Using Function Environment in C (lua_getfenv/lua_setfenv) to share a
table between any subset of C-closures in a module is a very clever
idea.
The added bonus is the fact that Lua table can have its own metatable
that can define __gc metamethod to clean up the resources when this
shared pool of information is not need anymore. This could happen when
all the closures that share this table go out of scope.

Bye,
--Leo--

On 8/14/06, Mike Pall <mikelu-0608@mike.de> wrote:
Hi,

slonik.az@gmail.com wrote:
> Lua closures can share their private state with each other by sharing
> their "outer local" variables. [...]
>
> I would like to achieve the same effect using C-closures. But I cannot
> figure out how?

Lua closures and C closures look similar, but the implementation
of upvalues is completely different. C upvalues are tagged
values.

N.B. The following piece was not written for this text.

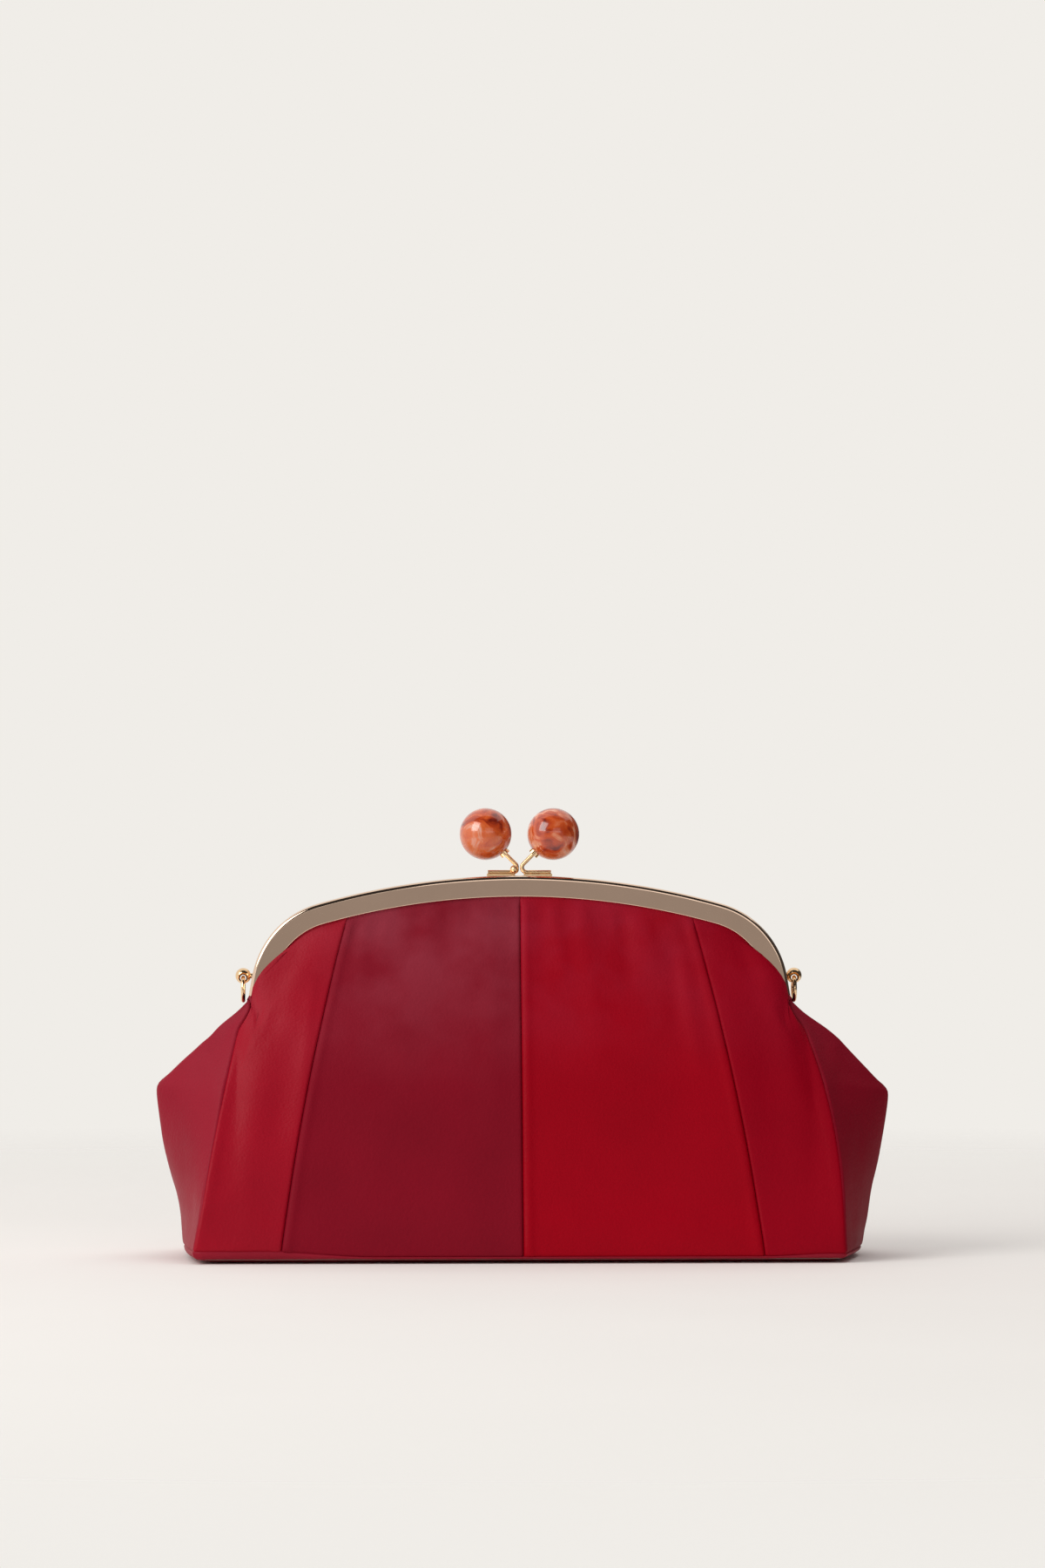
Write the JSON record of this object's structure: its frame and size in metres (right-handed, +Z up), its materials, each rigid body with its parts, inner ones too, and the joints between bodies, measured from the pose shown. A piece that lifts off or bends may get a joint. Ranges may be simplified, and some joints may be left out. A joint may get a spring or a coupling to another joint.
{
  "type": "kiss lock frame purse",
  "caption": "Kiss lock purse: patchwork leather body with folded gussets under an arched clasp frame, closed by resin balls on bent rods, with strap rings at its ears.",
  "frame": {"origin": "on the table under the middle of the bag's base", "axes": "+X to the right along the frame, -Y out of the front panel, +Z up"},
  "size_m": [0.281, 0.09, 0.1713],
  "materials": {
    "cherry_leather": "bright red, fine grain, soft sheen",
    "wine_leather": "burgundy, fine grain, soft sheen",
    "scarlet_leather": "deep red, fine grain, soft sheen",
    "poppy_leather": "warm red, fine grain, soft sheen",
    "garnet_leather": "garnet red, fine grain, soft sheen",
    "lining": "plain woven lining",
    "board": "pressed fibre board",
    "paper_cord": "twisted paper cord",
    "polished_brass": "mirror polished, pale gold",
    "resin": "marbled orange and white, glossy"
  },
  "bodies": {
    "bag": {"base_panel": "garnet_leather", "base_board": "board", "base_lining": "lining", "gusset_left": "garnet_leather", "gusset_right": "wine_leather", "gusset_lining_left": "lining", "gusset_lining_right": "lining", "front_left_side": "cherry_leather", "front_left_middle": "wine_leather", "front_right_middle": "scarlet_leather", "front_right_side": "poppy_leather", "rear_left_side": "cherry_leather", "rear_left_middle": "wine_leather", "rear_right_middle": "scarlet_leather", "rear_right_side": "poppy_leather", "front_lining": "lining", "rear_lining": "lining", "hinge_rivet_left": "polished_brass", "hinge_rivet_right": "polished_brass"},
    "front_half": {"front_left_side_top": "cherry_leather", "front_left_middle_top": "wine_leather", "front_right_middle_top": "scarlet_leather", "front_right_side_top": "poppy_leather", "gusset_left_front_top": "garnet_leather", "gusset_right_front_top": "wine_leather", "front_lining_top": "lining", "front_frame": "polished_brass", "front_channel_cord": "paper_cord", "front_rod": "polished_brass", "front_cup": "polished_brass", "front_ball": "resin"},
    "rear_half": {"rear_left_side_top": "cherry_leather", "rear_left_middle_top": "wine_leather", "rear_right_middle_top": "scarlet_leather", "rear_right_side_top": "poppy_leather", "gusset_left_rear_top": "garnet_leather", "gusset_right_rear_top": "wine_leather", "rear_lining_top": "lining", "rear_frame": "polished_brass", "rear_channel_cord": "paper_cord", "rear_rod": "polished_brass", "rear_cup": "polished_brass", "rear_ball": "resin", "ear_left": "polished_brass", "ear_right": "polished_brass"},
    "left_ring": {"ring_left": "polished_brass"},
    "right_ring": {"ring_right": "polished_brass"}
  },
  "joints": [
    {"name": "front_opening", "type": "hinge", "parent": "bag", "child": "front_half", "pos_m": [0, 0, 0.101], "axis": [1, 0, 0], "range_deg": [0, 45], "deforming": ["front_left_side_top", "front_left_middle_top", "front_right_middle_top", "front_right_side_top", "gusset_left_front_top", "gusset_right_front_top", "front_lining_top"]},
    {"name": "rear_opening", "type": "hinge", "parent": "bag", "child": "rear_half", "pos_m": [0, 0, 0.101], "axis": [-1, 0, 0], "range_deg": [0, 45], "deforming": ["rear_left_side_top", "rear_left_middle_top", "rear_right_middle_top", "rear_right_side_top", "gusset_left_rear_top", "gusset_right_rear_top", "rear_lining_top"]},
    {"name": "left_ring_swing", "type": "hinge", "parent": "rear_half", "child": "left_ring", "pos_m": [-0.10578, 0.004, 0.10619], "axis": [0, 1, 0], "range_deg": [-6, 150]},
    {"name": "right_ring_swing", "type": "hinge", "parent": "rear_half", "child": "right_ring", "pos_m": [0.10578, 0.004, 0.10619], "axis": [0, -1, 0], "range_deg": [-6, 150]}
  ],
  "couplings": [
    {"joint": "rear_opening", "follows": "front_opening", "ratio": 1}
  ]
}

Lua upvalues are (basically) pointers to tagged values.
Only the latter can be shared.

But you can use a Lua table as a common upvalue for different C
closures and keep the values to be shared in the table.

An example of this is in the Lua I/O library (src/liolib.c) where
the C function environment table is shared amongst all functions.
Note that the C function environment table works just like an
additional upvalue (except that it can only be a table).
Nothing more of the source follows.